__TASK GOAL__
The entries below are to be written out again without alteration.

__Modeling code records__

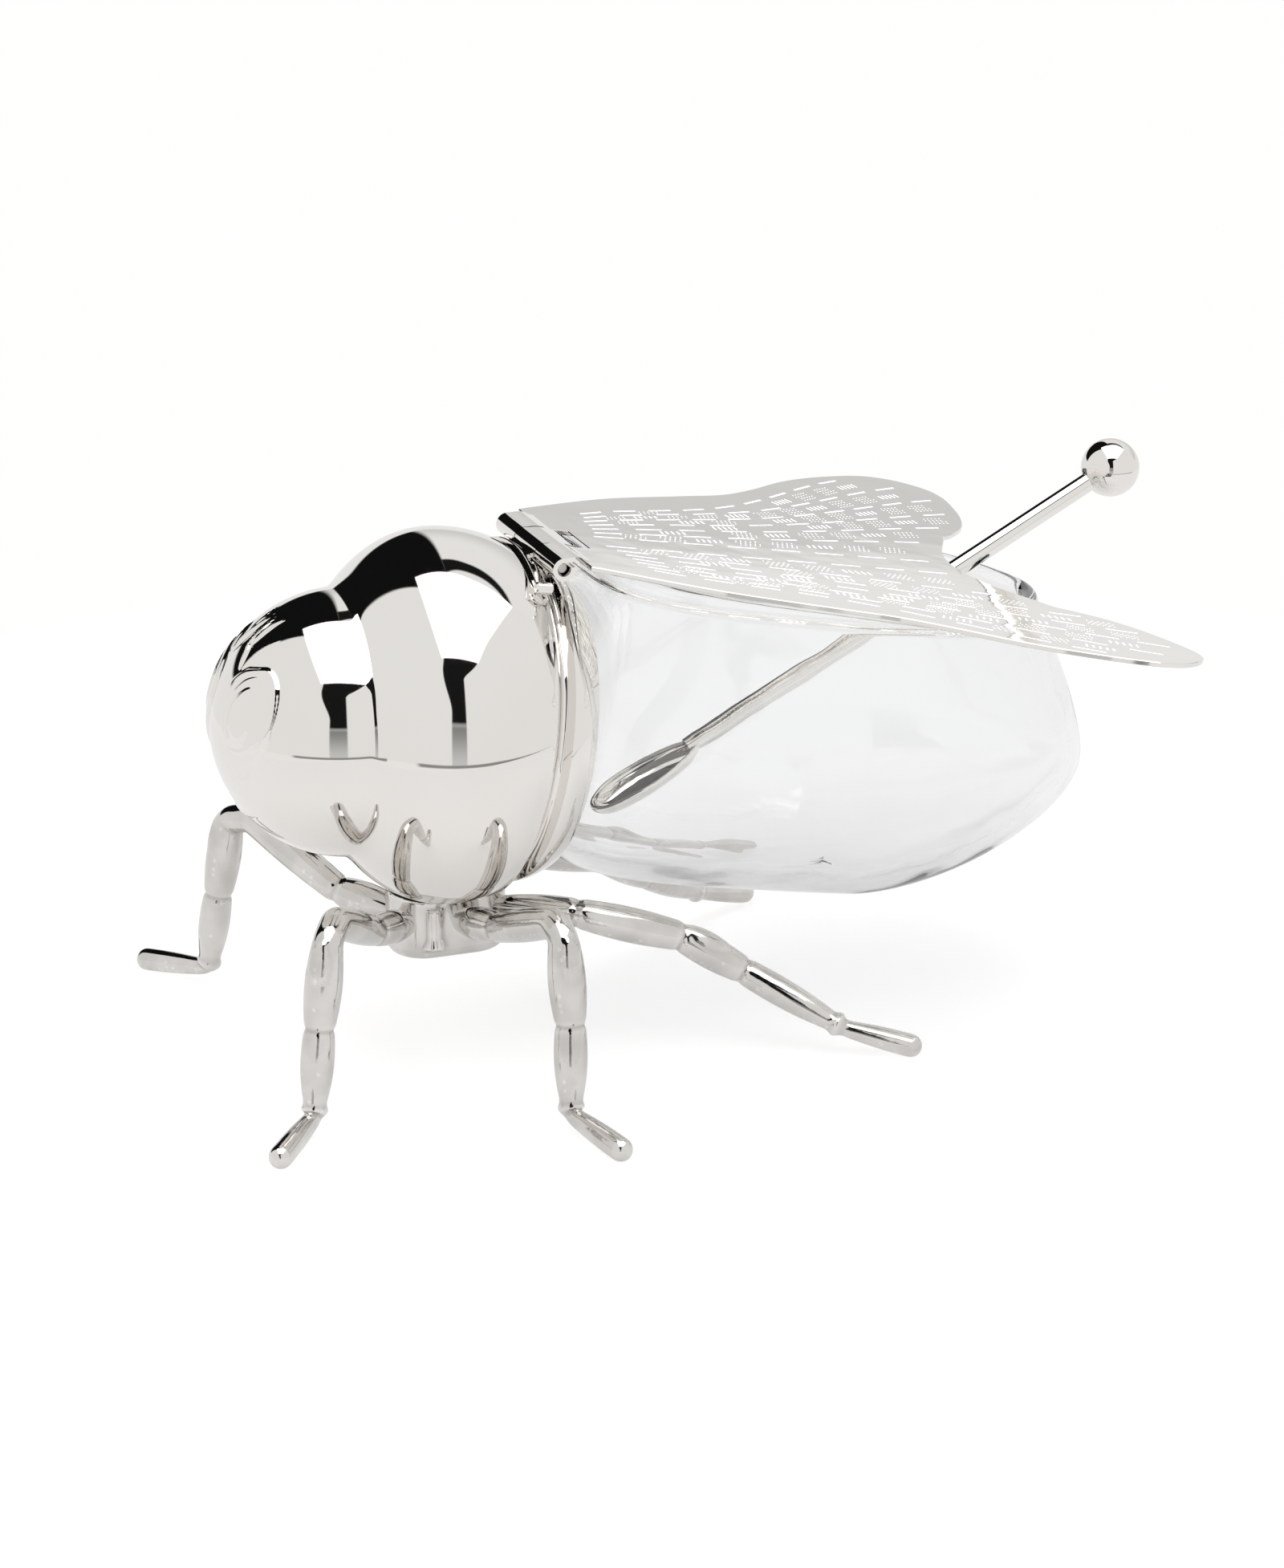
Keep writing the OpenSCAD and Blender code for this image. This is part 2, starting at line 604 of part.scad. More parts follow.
module leg_hub() {
    color(cast_nickel) difference() {
        union() {
            hub_form(0);
            hub_lugs();
        }
        shell_form(-seat);
        round_body() translate([0, 0, shell_end]) cylinder(r = band_r + run_gap, h = groove_w + band_w);
        for (leg = [front_leg, middle_leg, rear_leg], flip = [0, 1]) mirror([0, flip, 0])
            between(leg_root(leg) - socket_d * leg_dir(leg), leg_root(leg) + 2 * leg_dir(leg))
                cylinder(r = spigot_r + slip, h = socket_d + 2);
        translate([screw_x, 0, hub_z - over_cut]) {
            cylinder(r = screw_hole_r, h = reach);
            cylinder(r = screw_head_r + run_gap, h = head_z - hub_z + screw_head_h + seat + over_cut);
        }
    }
}

module hub_screw() {
    slot = [2 * screw_head_r + 1, 0.9, 1.1];
    color(cast_nickel) translate([screw_x, 0, head_z]) difference() {
        union() {
            cylinder(r = screw_head_r, h = screw_head_h);
            cylinder(r = screw_r, h = screw_len + screw_head_h);
        }
        translate([-slot.x / 2, -slot.y / 2, -0.01]) cube(slot);
    }
}

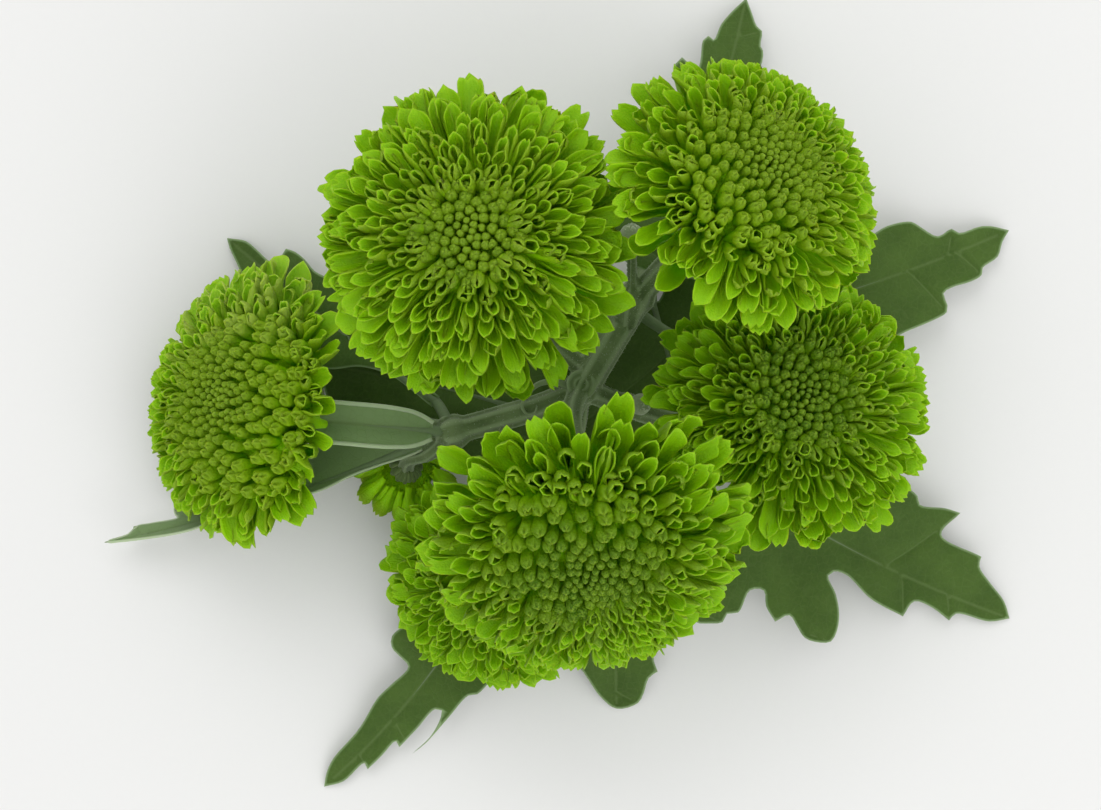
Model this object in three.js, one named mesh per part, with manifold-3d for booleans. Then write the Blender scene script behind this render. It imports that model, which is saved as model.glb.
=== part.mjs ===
import * as THREE from 'three';
import { mergeVertices } from 'three/addons/utils/BufferGeometryUtils.js';
import Module from 'manifold-3d';

const wasm = await Module();
wasm.setup();

// Pompon chrysanthemum: a cut spray of green button blooms, laid down on a surface.
// Millimetres, +Z up. The spray is seen from above with X to the right and Y away.
// Plan places are measured from sprayMiddle, and the floor is z = 0.

// Driving dimensions
const sprayMiddle = [1.3, 2];        // plan centre of the whole spray, put over the origin
const fit = 0.3;                     // gap between sub-parts that touch

// Blooms: centre of the rim, lean of the axis from upright, compass way it leans, and size.
// Florets of a bloom stop short of the blooms named in under, which lie over it.
const blooms = {
  a: { at: [-11, 23.5, 44], lean: 7, toward: 140, radius: 23.5, height: 14.5, florets: 58, under: ['b'] },
  b: { at: [26.8, 29.8, 45], lean: 32, toward: 45, radius: 22.5, height: 14.5, florets: 58, under: [] },
  c: { at: [-45, 0, 15.6], lean: 41, toward: 168, radius: 23, height: 13, florets: 58, under: ['a'] },
  d: { at: [4.9, -18.7, 45.5], lean: 38, toward: -85, radius: 24.4, height: 14.5, florets: 58, under: [] },
  e: { at: [36.4, -1.1, 28], lean: 15, toward: 51, radius: 21.9, height: 14, florets: 58, under: ['b', 'd'] },
  f: { at: [-7.9, -26.5, 16], lean: 22, toward: -133, radius: 18.4, height: 11, florets: 50, under: ['d'] },
  g: { at: [-24.2, -11.8, 7.8], lean: 160, toward: -120, radius: 8.5, height: 5, florets: 22, under: ['f'] },
};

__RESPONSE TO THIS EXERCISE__
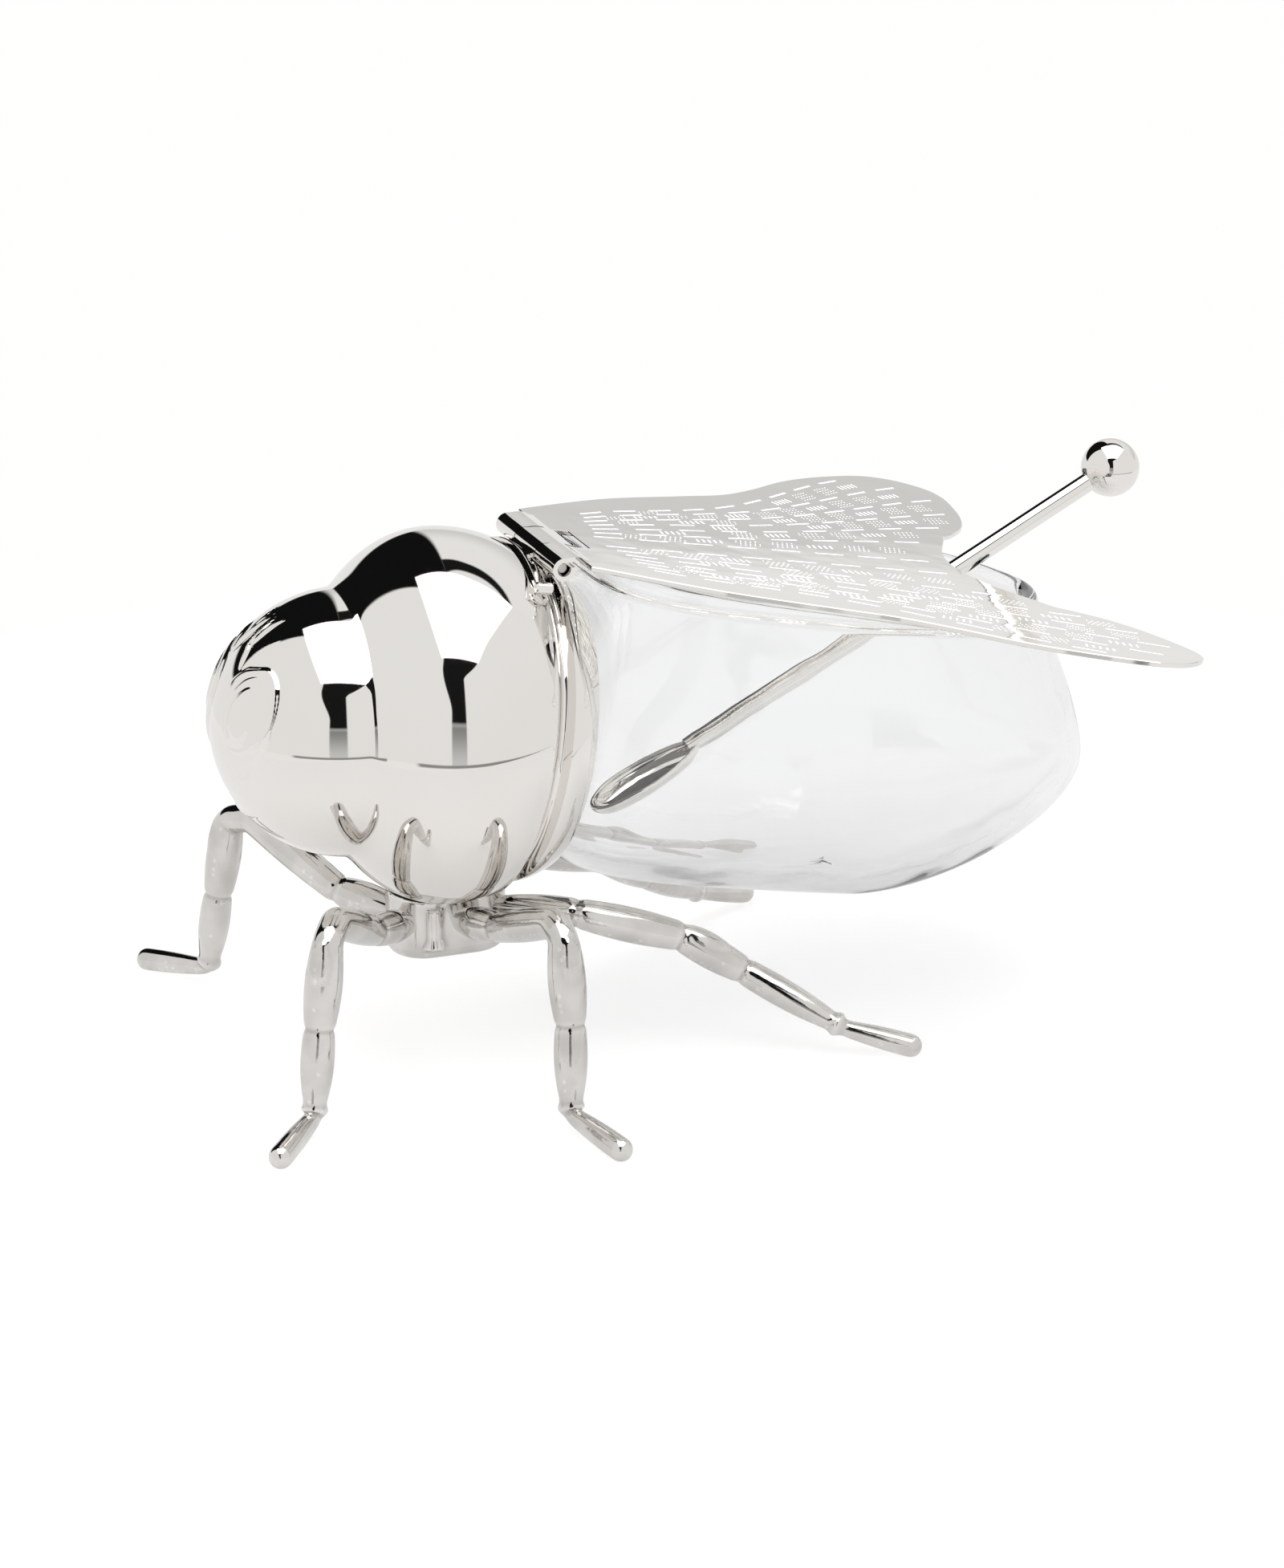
Keep writing the OpenSCAD and Blender code for this image. This is part 2, starting at line 604 of part.scad. More parts follow.
module leg_hub() {
    color(cast_nickel) difference() {
        union() {
            hub_form(0);
            hub_lugs();
        }
        shell_form(-seat);
        round_body() translate([0, 0, shell_end]) cylinder(r = band_r + run_gap, h = groove_w + band_w);
        for (leg = [front_leg, middle_leg, rear_leg], flip = [0, 1]) mirror([0, flip, 0])
            between(leg_root(leg) - socket_d * leg_dir(leg), leg_root(leg) + 2 * leg_dir(leg))
                cylinder(r = spigot_r + slip, h = socket_d + 2);
        translate([screw_x, 0, hub_z - over_cut]) {
            cylinder(r = screw_hole_r, h = reach);
            cylinder(r = screw_head_r + run_gap, h = head_z - hub_z + screw_head_h + seat + over_cut);
        }
    }
}

module hub_screw() {
    slot = [2 * screw_head_r + 1, 0.9, 1.1];
    color(cast_nickel) translate([screw_x, 0, head_z]) difference() {
        union() {
            cylinder(r = screw_head_r, h = screw_head_h);
            cylinder(r = screw_r, h = screw_len + screw_head_h);
        }
        translate([-slot.x / 2, -slot.y / 2, -0.01]) cube(slot);
    }
}

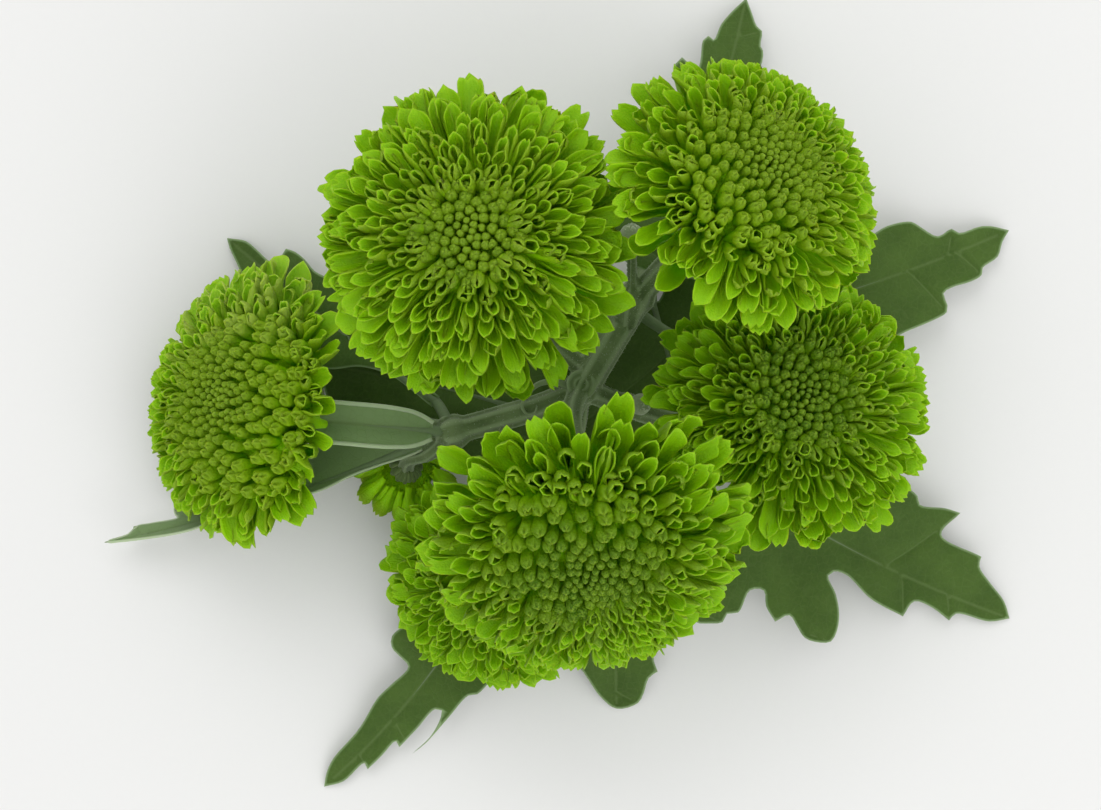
Model this object in three.js, one named mesh per part, with manifold-3d for booleans. Then write the Blender scene script behind this render. It imports that model, which is saved as model.glb.
=== part.mjs ===
import * as THREE from 'three';
import { mergeVertices } from 'three/addons/utils/BufferGeometryUtils.js';
import Module from 'manifold-3d';

const wasm = await Module();
wasm.setup();

// Pompon chrysanthemum: a cut spray of green button blooms, laid down on a surface.
// Millimetres, +Z up. The spray is seen from above with X to the right and Y away.
// Plan places are measured from sprayMiddle, and the floor is z = 0.

// Driving dimensions
const sprayMiddle = [1.3, 2];        // plan centre of the whole spray, put over the origin
const fit = 0.3;                     // gap between sub-parts that touch

// Blooms: centre of the rim, lean of the axis from upright, compass way it leans, and size.
// Florets of a bloom stop short of the blooms named in under, which lie over it.
const blooms = {
  a: { at: [-11, 23.5, 44], lean: 7, toward: 140, radius: 23.5, height: 14.5, florets: 58, under: ['b'] },
  b: { at: [26.8, 29.8, 45], lean: 32, toward: 45, radius: 22.5, height: 14.5, florets: 58, under: [] },
  c: { at: [-45, 0, 15.6], lean: 41, toward: 168, radius: 23, height: 13, florets: 58, under: ['a'] },
  d: { at: [4.9, -18.7, 45.5], lean: 38, toward: -85, radius: 24.4, height: 14.5, florets: 58, under: [] },
  e: { at: [36.4, -1.1, 28], lean: 15, toward: 51, radius: 21.9, height: 14, florets: 58, under: ['b', 'd'] },
  f: { at: [-7.9, -26.5, 16], lean: 22, toward: -133, radius: 18.4, height: 11, florets: 50, under: ['d'] },
  g: { at: [-24.2, -11.8, 7.8], lean: 160, toward: -120, radius: 8.5, height: 5, florets: 22, under: ['f'] },
};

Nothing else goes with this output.